After dinner: Two more hours of practice, then homework.

When I finished any homework and crawled into bed, it was late at night.
On occasion, when my father wasn't around, I would take a break from the piano and hang around my mother, helping her in the kitchen or listen to her wonderful stories. I knew how much she loved me by the way she doted on my smile and never tired of my tireless questions.

I wanted to know everything about my mother's and father's families and how my parents had met and fallen in love. At first her father had not approved of Lang Guoren because he failed to win admission to the conservatory and he had no job prospects. But my father was persistent in all things, and when he was selected for the air force orchestra, my grandfather finally accepted his daughter's stubborn young suitor into the family.

My parents were married in April 1980, and a little more than two years later, on June 14, 1982, I came into this world by the skin of my teeth. My mother told me that the umbilical cord was wrapped so tightly around my neck that my face was green. The doctor had to work quickly.

"You mean I almost died," I answered, terrified by the thought, whenever she told this story.

"No, my child. You didn't die because you had work to do. You had music to bring into the world."

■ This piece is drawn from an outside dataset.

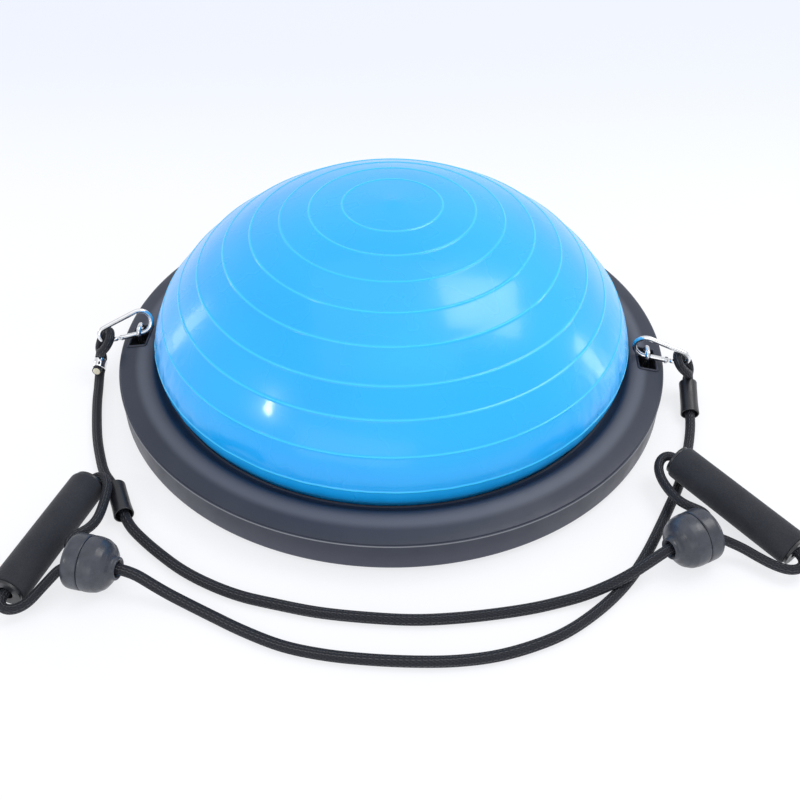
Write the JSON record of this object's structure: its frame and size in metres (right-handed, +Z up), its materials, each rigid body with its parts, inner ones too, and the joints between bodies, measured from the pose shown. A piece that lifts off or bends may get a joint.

I would be my parents' first and only child, because in order to preserve its resources for a swelling population, the government began a one-child-per-family policy only in the city. This meant both my parents lavished an incredible amount of attention on me. While my mother's natural inclination was to nurture and indulge me, my father expected near perfection from his piano prodigy. After I turned three, every night he asked how many hours I had practiced that day. If my answer didn't please him, I would abandon whatever I was doing and go back to the piano. It was as if he thought a clock alone could determine my future. Because of the one-child policy, many children born in the 1980s were pushed and pressured by their parents. My experience of being pressed to the limit by my father was not the exception. Parents who had not achieved their own dreams put all their unrealized hopes onto their one and only child. This was especially true for future musicians, but it applied in the areas of sports and science as well.

What he didn't understand, and I was too young to explain, was the relationship between watching television or having my mother read to me and becoming a great pianist.


From the Hardcover edition.

Continues...

Excerpted from Lang Lang: Playing with Flying Keys by Lang Lang Copyright © 2008 by Lang Lang. Excerpted by permission.
All rights reserved. No part of this excerpt may be reproduced or reprinted without permission in writing from the publisher.
Excerpts are provided by Dial-A-Book Inc. solely for the personal use of visitors to this web site.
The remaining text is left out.